-- BEGIN Input for this task --

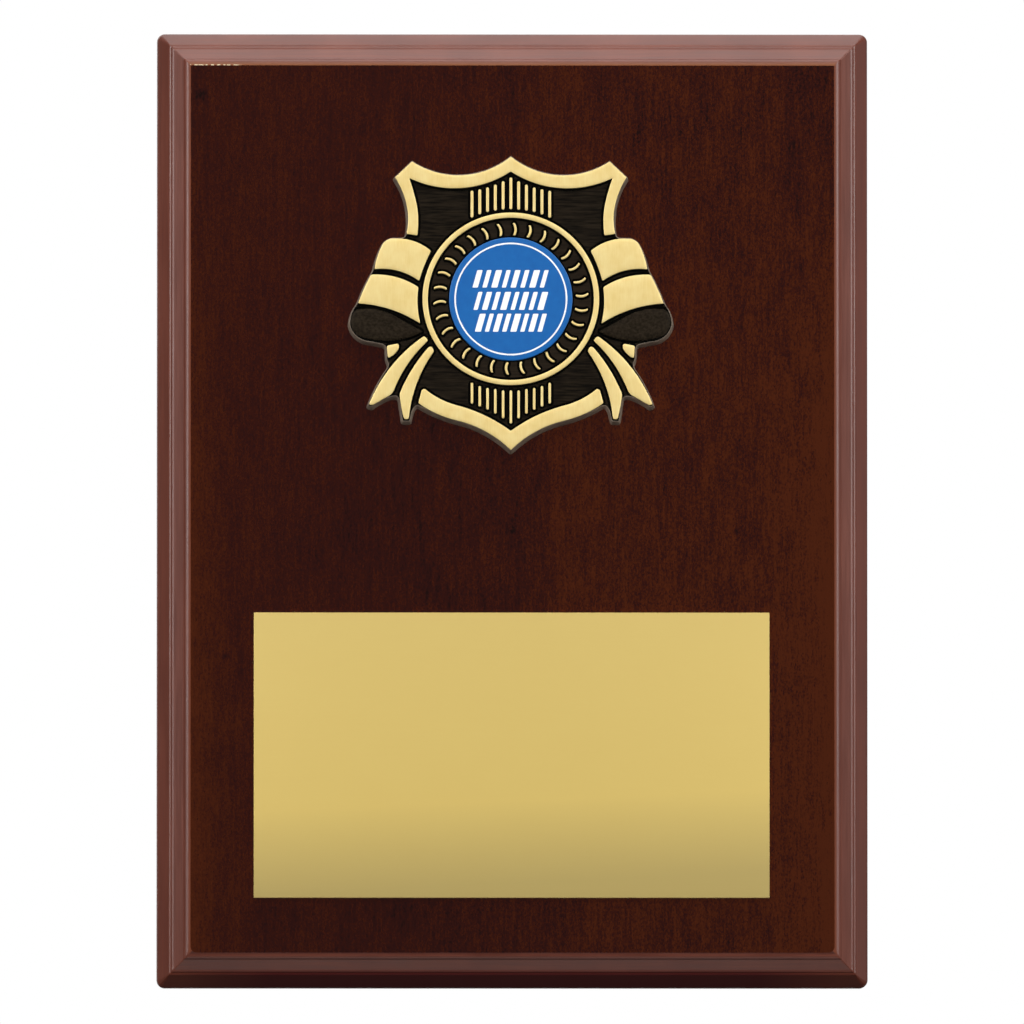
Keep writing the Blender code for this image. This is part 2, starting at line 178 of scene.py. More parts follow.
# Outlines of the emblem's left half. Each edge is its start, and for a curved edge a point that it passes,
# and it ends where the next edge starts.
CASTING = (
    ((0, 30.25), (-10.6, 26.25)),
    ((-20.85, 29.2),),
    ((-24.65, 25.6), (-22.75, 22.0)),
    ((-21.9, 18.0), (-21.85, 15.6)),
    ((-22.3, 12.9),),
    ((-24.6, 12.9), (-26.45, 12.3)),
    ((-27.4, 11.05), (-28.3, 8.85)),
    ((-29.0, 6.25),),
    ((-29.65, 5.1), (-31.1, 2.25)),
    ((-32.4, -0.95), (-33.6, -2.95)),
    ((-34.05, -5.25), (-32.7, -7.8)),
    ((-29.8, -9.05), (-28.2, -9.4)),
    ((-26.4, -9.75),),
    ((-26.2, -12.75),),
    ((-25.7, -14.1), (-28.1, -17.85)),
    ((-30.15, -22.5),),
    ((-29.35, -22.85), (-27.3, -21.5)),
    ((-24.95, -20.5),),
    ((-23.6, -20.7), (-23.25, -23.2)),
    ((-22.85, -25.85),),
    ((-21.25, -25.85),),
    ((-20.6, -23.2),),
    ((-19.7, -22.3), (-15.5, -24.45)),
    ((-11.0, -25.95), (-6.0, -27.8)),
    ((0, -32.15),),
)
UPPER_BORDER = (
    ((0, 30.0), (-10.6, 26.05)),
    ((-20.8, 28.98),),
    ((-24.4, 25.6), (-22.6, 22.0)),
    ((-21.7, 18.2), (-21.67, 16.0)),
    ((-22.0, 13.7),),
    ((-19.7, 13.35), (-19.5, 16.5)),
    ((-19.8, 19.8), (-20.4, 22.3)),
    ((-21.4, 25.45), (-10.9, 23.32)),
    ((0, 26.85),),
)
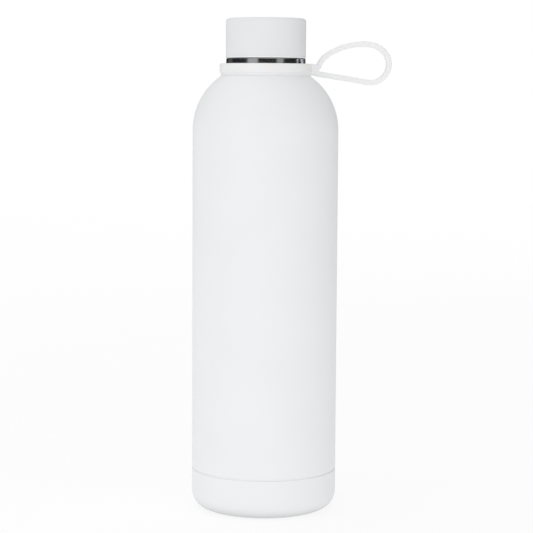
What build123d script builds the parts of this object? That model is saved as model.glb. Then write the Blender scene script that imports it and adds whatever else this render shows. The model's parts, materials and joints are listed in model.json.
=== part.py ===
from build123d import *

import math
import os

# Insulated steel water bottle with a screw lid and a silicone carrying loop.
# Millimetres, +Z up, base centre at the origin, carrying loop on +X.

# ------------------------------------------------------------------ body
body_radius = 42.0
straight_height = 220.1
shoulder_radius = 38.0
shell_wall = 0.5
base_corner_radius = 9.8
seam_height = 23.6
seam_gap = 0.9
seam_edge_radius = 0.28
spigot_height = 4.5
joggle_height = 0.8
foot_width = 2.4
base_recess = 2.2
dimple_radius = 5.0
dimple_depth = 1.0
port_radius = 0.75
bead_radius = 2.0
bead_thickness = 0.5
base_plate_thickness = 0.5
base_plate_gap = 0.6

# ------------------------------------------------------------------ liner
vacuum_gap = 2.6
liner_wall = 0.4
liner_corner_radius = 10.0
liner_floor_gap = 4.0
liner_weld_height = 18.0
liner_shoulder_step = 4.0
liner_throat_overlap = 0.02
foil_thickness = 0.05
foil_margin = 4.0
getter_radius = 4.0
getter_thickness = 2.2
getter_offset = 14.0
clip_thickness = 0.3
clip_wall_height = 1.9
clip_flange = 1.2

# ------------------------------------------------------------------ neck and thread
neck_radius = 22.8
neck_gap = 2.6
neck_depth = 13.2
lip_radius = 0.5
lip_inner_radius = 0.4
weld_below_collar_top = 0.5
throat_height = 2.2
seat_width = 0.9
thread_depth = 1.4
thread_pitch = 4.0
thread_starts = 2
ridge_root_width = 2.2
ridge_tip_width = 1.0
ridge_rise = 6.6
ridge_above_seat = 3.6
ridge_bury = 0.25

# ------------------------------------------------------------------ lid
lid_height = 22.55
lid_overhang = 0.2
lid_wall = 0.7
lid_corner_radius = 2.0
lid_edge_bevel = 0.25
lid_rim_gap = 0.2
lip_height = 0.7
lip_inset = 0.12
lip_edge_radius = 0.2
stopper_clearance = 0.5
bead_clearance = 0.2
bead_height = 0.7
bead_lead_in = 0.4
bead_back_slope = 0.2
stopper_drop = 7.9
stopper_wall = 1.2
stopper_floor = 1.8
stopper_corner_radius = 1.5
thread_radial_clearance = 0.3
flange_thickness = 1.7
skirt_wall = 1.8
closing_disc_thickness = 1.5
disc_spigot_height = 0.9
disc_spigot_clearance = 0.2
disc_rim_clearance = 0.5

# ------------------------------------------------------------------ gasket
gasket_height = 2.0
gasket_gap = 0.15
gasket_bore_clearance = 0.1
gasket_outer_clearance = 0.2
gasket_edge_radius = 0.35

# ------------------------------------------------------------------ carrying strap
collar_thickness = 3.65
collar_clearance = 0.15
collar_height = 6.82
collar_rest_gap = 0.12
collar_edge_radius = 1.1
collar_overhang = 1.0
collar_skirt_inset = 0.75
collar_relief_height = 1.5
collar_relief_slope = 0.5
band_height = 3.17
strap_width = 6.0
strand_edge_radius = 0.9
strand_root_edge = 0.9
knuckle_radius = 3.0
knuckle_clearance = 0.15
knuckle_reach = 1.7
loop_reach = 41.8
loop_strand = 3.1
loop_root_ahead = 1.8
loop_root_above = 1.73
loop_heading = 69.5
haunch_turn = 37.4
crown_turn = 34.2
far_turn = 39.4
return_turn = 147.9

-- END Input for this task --

Return all of the data exactly as it reads.

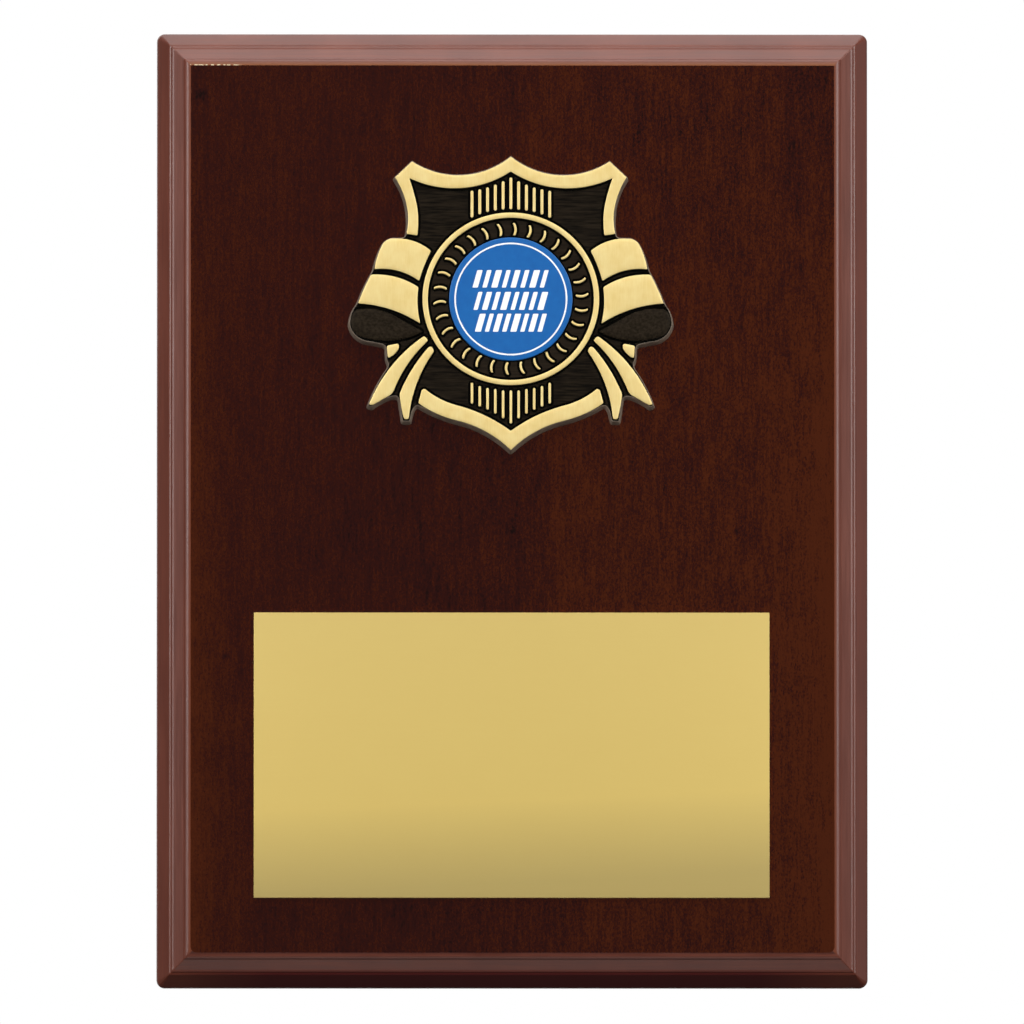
Keep writing the Blender code for this image. This is part 2, starting at line 178 of scene.py. More parts follow.
# Outlines of the emblem's left half. Each edge is its start, and for a curved edge a point that it passes,
# and it ends where the next edge starts.
CASTING = (
    ((0, 30.25), (-10.6, 26.25)),
    ((-20.85, 29.2),),
    ((-24.65, 25.6), (-22.75, 22.0)),
    ((-21.9, 18.0), (-21.85, 15.6)),
    ((-22.3, 12.9),),
    ((-24.6, 12.9), (-26.45, 12.3)),
    ((-27.4, 11.05), (-28.3, 8.85)),
    ((-29.0, 6.25),),
    ((-29.65, 5.1), (-31.1, 2.25)),
    ((-32.4, -0.95), (-33.6, -2.95)),
    ((-34.05, -5.25), (-32.7, -7.8)),
    ((-29.8, -9.05), (-28.2, -9.4)),
    ((-26.4, -9.75),),
    ((-26.2, -12.75),),
    ((-25.7, -14.1), (-28.1, -17.85)),
    ((-30.15, -22.5),),
    ((-29.35, -22.85), (-27.3, -21.5)),
    ((-24.95, -20.5),),
    ((-23.6, -20.7), (-23.25, -23.2)),
    ((-22.85, -25.85),),
    ((-21.25, -25.85),),
    ((-20.6, -23.2),),
    ((-19.7, -22.3), (-15.5, -24.45)),
    ((-11.0, -25.95), (-6.0, -27.8)),
    ((0, -32.15),),
)
UPPER_BORDER = (
    ((0, 30.0), (-10.6, 26.05)),
    ((-20.8, 28.98),),
    ((-24.4, 25.6), (-22.6, 22.0)),
    ((-21.7, 18.2), (-21.67, 16.0)),
    ((-22.0, 13.7),),
    ((-19.7, 13.35), (-19.5, 16.5)),
    ((-19.8, 19.8), (-20.4, 22.3)),
    ((-21.4, 25.45), (-10.9, 23.32)),
    ((0, 26.85),),
)
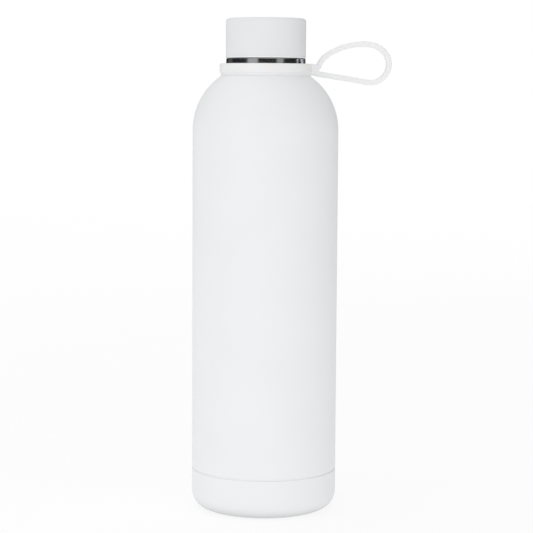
What build123d script builds the parts of this object? That model is saved as model.glb. Then write the Blender scene script that imports it and adds whatever else this render shows. The model's parts, materials and joints are listed in model.json.
=== part.py ===
from build123d import *

import math
import os

# Insulated steel water bottle with a screw lid and a silicone carrying loop.
# Millimetres, +Z up, base centre at the origin, carrying loop on +X.

# ------------------------------------------------------------------ body
body_radius = 42.0
straight_height = 220.1
shoulder_radius = 38.0
shell_wall = 0.5
base_corner_radius = 9.8
seam_height = 23.6
seam_gap = 0.9
seam_edge_radius = 0.28
spigot_height = 4.5
joggle_height = 0.8
foot_width = 2.4
base_recess = 2.2
dimple_radius = 5.0
dimple_depth = 1.0
port_radius = 0.75
bead_radius = 2.0
bead_thickness = 0.5
base_plate_thickness = 0.5
base_plate_gap = 0.6

# ------------------------------------------------------------------ liner
vacuum_gap = 2.6
liner_wall = 0.4
liner_corner_radius = 10.0
liner_floor_gap = 4.0
liner_weld_height = 18.0
liner_shoulder_step = 4.0
liner_throat_overlap = 0.02
foil_thickness = 0.05
foil_margin = 4.0
getter_radius = 4.0
getter_thickness = 2.2
getter_offset = 14.0
clip_thickness = 0.3
clip_wall_height = 1.9
clip_flange = 1.2

# ------------------------------------------------------------------ neck and thread
neck_radius = 22.8
neck_gap = 2.6
neck_depth = 13.2
lip_radius = 0.5
lip_inner_radius = 0.4
weld_below_collar_top = 0.5
throat_height = 2.2
seat_width = 0.9
thread_depth = 1.4
thread_pitch = 4.0
thread_starts = 2
ridge_root_width = 2.2
ridge_tip_width = 1.0
ridge_rise = 6.6
ridge_above_seat = 3.6
ridge_bury = 0.25

# ------------------------------------------------------------------ lid
lid_height = 22.55
lid_overhang = 0.2
lid_wall = 0.7
lid_corner_radius = 2.0
lid_edge_bevel = 0.25
lid_rim_gap = 0.2
lip_height = 0.7
lip_inset = 0.12
lip_edge_radius = 0.2
stopper_clearance = 0.5
bead_clearance = 0.2
bead_height = 0.7
bead_lead_in = 0.4
bead_back_slope = 0.2
stopper_drop = 7.9
stopper_wall = 1.2
stopper_floor = 1.8
stopper_corner_radius = 1.5
thread_radial_clearance = 0.3
flange_thickness = 1.7
skirt_wall = 1.8
closing_disc_thickness = 1.5
disc_spigot_height = 0.9
disc_spigot_clearance = 0.2
disc_rim_clearance = 0.5

# ------------------------------------------------------------------ gasket
gasket_height = 2.0
gasket_gap = 0.15
gasket_bore_clearance = 0.1
gasket_outer_clearance = 0.2
gasket_edge_radius = 0.35

# ------------------------------------------------------------------ carrying strap
collar_thickness = 3.65
collar_clearance = 0.15
collar_height = 6.82
collar_rest_gap = 0.12
collar_edge_radius = 1.1
collar_overhang = 1.0
collar_skirt_inset = 0.75
collar_relief_height = 1.5
collar_relief_slope = 0.5
band_height = 3.17
strap_width = 6.0
strand_edge_radius = 0.9
strand_root_edge = 0.9
knuckle_radius = 3.0
knuckle_clearance = 0.15
knuckle_reach = 1.7
loop_reach = 41.8
loop_strand = 3.1
loop_root_ahead = 1.8
loop_root_above = 1.73
loop_heading = 69.5
haunch_turn = 37.4
crown_turn = 34.2
far_turn = 39.4
return_turn = 147.9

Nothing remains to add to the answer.